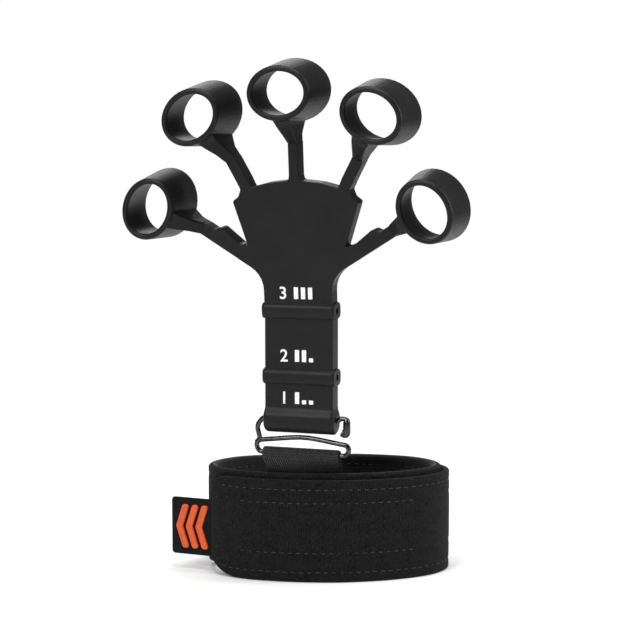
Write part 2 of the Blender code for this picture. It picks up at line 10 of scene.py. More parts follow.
import bmesh
import bpy
from mathutils import Euler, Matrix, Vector


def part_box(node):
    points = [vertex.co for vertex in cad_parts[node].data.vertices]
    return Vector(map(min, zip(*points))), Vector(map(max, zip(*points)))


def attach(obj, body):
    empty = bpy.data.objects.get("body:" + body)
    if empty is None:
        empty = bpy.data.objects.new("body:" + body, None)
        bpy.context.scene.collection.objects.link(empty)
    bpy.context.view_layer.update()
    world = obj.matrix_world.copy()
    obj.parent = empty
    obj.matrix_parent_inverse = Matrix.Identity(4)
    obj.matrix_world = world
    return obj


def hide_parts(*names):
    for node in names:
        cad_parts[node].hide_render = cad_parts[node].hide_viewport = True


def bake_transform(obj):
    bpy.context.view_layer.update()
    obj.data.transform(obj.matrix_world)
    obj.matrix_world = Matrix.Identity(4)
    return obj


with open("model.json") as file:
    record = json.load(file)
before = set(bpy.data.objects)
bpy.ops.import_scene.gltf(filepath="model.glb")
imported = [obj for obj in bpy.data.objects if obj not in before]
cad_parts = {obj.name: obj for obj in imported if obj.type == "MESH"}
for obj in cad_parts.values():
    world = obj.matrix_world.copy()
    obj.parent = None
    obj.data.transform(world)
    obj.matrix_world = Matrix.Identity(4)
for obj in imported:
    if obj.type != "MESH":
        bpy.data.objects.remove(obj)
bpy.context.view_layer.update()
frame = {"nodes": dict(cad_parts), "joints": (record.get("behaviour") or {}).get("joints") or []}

MM = 0.001
PROUD = 0.04 * MM
OVERLAP = 1.3 * MM

JOINTS = {joint["name"]: joint for joint in frame["joints"]}

# Silicone moulding: plate, neck, hem and ribs; heights from the hinge line.
PLATE = 7.6 * MM
MID_Y = PLATE / 2
NECK_HALF = 15.0 * MM
HEM_TOP = -37.3 * MM
HEM_BOTTOM = -48.1 * MM
HEM_HALF = 15.6 * MM
HEM_DEPTH = 10.8 * MM
HEM_SWELL_TOP = -36.6 * MM
HEM_FULL = -41.0 * MM
HEM_ROUND = -43.6 * MM
HEM_EDGE = 0.9 * MM
SLICE = 0.7 * MM
NECK_TOP = -1.0 * MM
RIB_LEVEL = -23.9 * MM
RIB_SIZE = (31.8 * MM, 10.2 * MM, 7.4 * MM)
BORE = 1.4 * MM
EDGE = 0.6 * MM
LEAN = math.radians(5.7)
NECK_ROOT = Vector(JOINTS["neck_bend"]["pos_m"])
HINGE = NECK_ROOT - Vector((0.0, MID_Y, HEM_TOP + 0.3 * MM))

# Each finger: root and end of its arm in the palm plane, and the arm's width.
FINGERS = {
    1: ((-24.4, 28.9), (-40.8, 37.8), 5.0),
    2: ((-22.9, 58.5), (-27.2, 66.5), 4.9),
    3: ((0.0, 60.6), (0.0, 73.2), 4.3),
    4: ((22.9, 58.5), (27.2, 66.5), 4.9),
    5: ((24.4, 28.9), (40.8, 37.8), 5.0),
}
WING_LOW = ((26.7, 25.95, 0.0), (33.9, 30.45, 6.0), (42.1, 35.6, 0.0))
WING_HIGH = ((39.6, 39.95, 0.0), (36.1, 37.7, 1.2), (33.2, 38.9, 1.8), (24.9, 32.0, 2.5), (23.1, 31.75, 0.0))

# Wire buckle: x, z and corner radius in mm from the hinge line.
WIRE = 1.05 * MM
HOOK_PIN = (
    (-18.7, -51.4, 0.0), (-20.1, -45.8, 4.0), (-17.2, -42.2, 2.6),
    (16.2, -42.2, 1.2), (17.2, -41.2, 1.2), (20.0, -41.2, 2.9), (20.0, -48.0, 2.9), (17.8, -47.2, 0.0),
)
FRAME_WIRE = (
    (-18.6, -50.8, 0.0), (-20.6, -54.0, 3.4), (-19.0, -57.0, 2.2), (20.4, -57.0, 3.0),
    (21.3, -52.6, 2.6), (1.3, -49.6, 44.0), (-18.6, -51.9, 3.0), (-20.4, -53.0, 0.0),
)
BAR_Z = -57.0 * MM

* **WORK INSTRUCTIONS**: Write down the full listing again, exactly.

* **EXPECTED ANSWER**:
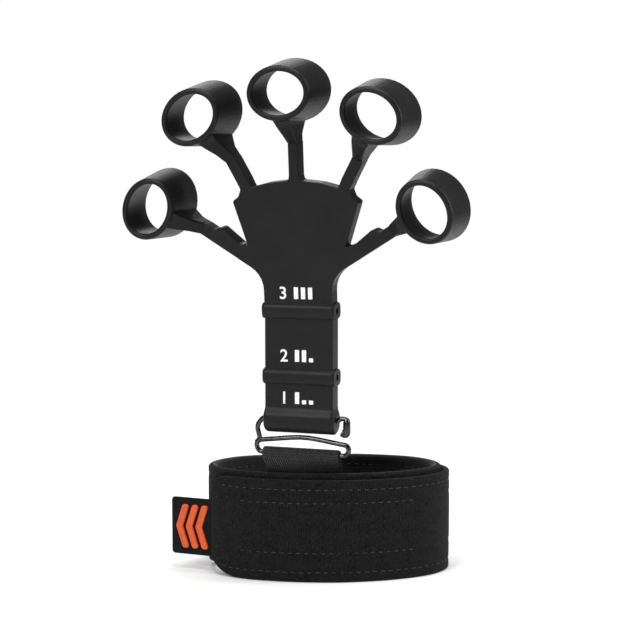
Write part 2 of the Blender code for this picture. It picks up at line 10 of scene.py. More parts follow.
import bmesh
import bpy
from mathutils import Euler, Matrix, Vector


def part_box(node):
    points = [vertex.co for vertex in cad_parts[node].data.vertices]
    return Vector(map(min, zip(*points))), Vector(map(max, zip(*points)))


def attach(obj, body):
    empty = bpy.data.objects.get("body:" + body)
    if empty is None:
        empty = bpy.data.objects.new("body:" + body, None)
        bpy.context.scene.collection.objects.link(empty)
    bpy.context.view_layer.update()
    world = obj.matrix_world.copy()
    obj.parent = empty
    obj.matrix_parent_inverse = Matrix.Identity(4)
    obj.matrix_world = world
    return obj


def hide_parts(*names):
    for node in names:
        cad_parts[node].hide_render = cad_parts[node].hide_viewport = True


def bake_transform(obj):
    bpy.context.view_layer.update()
    obj.data.transform(obj.matrix_world)
    obj.matrix_world = Matrix.Identity(4)
    return obj


with open("model.json") as file:
    record = json.load(file)
before = set(bpy.data.objects)
bpy.ops.import_scene.gltf(filepath="model.glb")
imported = [obj for obj in bpy.data.objects if obj not in before]
cad_parts = {obj.name: obj for obj in imported if obj.type == "MESH"}
for obj in cad_parts.values():
    world = obj.matrix_world.copy()
    obj.parent = None
    obj.data.transform(world)
    obj.matrix_world = Matrix.Identity(4)
for obj in imported:
    if obj.type != "MESH":
        bpy.data.objects.remove(obj)
bpy.context.view_layer.update()
frame = {"nodes": dict(cad_parts), "joints": (record.get("behaviour") or {}).get("joints") or []}

MM = 0.001
PROUD = 0.04 * MM
OVERLAP = 1.3 * MM

JOINTS = {joint["name"]: joint for joint in frame["joints"]}

# Silicone moulding: plate, neck, hem and ribs; heights from the hinge line.
PLATE = 7.6 * MM
MID_Y = PLATE / 2
NECK_HALF = 15.0 * MM
HEM_TOP = -37.3 * MM
HEM_BOTTOM = -48.1 * MM
HEM_HALF = 15.6 * MM
HEM_DEPTH = 10.8 * MM
HEM_SWELL_TOP = -36.6 * MM
HEM_FULL = -41.0 * MM
HEM_ROUND = -43.6 * MM
HEM_EDGE = 0.9 * MM
SLICE = 0.7 * MM
NECK_TOP = -1.0 * MM
RIB_LEVEL = -23.9 * MM
RIB_SIZE = (31.8 * MM, 10.2 * MM, 7.4 * MM)
BORE = 1.4 * MM
EDGE = 0.6 * MM
LEAN = math.radians(5.7)
NECK_ROOT = Vector(JOINTS["neck_bend"]["pos_m"])
HINGE = NECK_ROOT - Vector((0.0, MID_Y, HEM_TOP + 0.3 * MM))

# Each finger: root and end of its arm in the palm plane, and the arm's width.
FINGERS = {
    1: ((-24.4, 28.9), (-40.8, 37.8), 5.0),
    2: ((-22.9, 58.5), (-27.2, 66.5), 4.9),
    3: ((0.0, 60.6), (0.0, 73.2), 4.3),
    4: ((22.9, 58.5), (27.2, 66.5), 4.9),
    5: ((24.4, 28.9), (40.8, 37.8), 5.0),
}
WING_LOW = ((26.7, 25.95, 0.0), (33.9, 30.45, 6.0), (42.1, 35.6, 0.0))
WING_HIGH = ((39.6, 39.95, 0.0), (36.1, 37.7, 1.2), (33.2, 38.9, 1.8), (24.9, 32.0, 2.5), (23.1, 31.75, 0.0))

# Wire buckle: x, z and corner radius in mm from the hinge line.
WIRE = 1.05 * MM
HOOK_PIN = (
    (-18.7, -51.4, 0.0), (-20.1, -45.8, 4.0), (-17.2, -42.2, 2.6),
    (16.2, -42.2, 1.2), (17.2, -41.2, 1.2), (20.0, -41.2, 2.9), (20.0, -48.0, 2.9), (17.8, -47.2, 0.0),
)
FRAME_WIRE = (
    (-18.6, -50.8, 0.0), (-20.6, -54.0, 3.4), (-19.0, -57.0, 2.2), (20.4, -57.0, 3.0),
    (21.3, -52.6, 2.6), (1.3, -49.6, 44.0), (-18.6, -51.9, 3.0), (-20.4, -53.0, 0.0),
)
BAR_Z = -57.0 * MM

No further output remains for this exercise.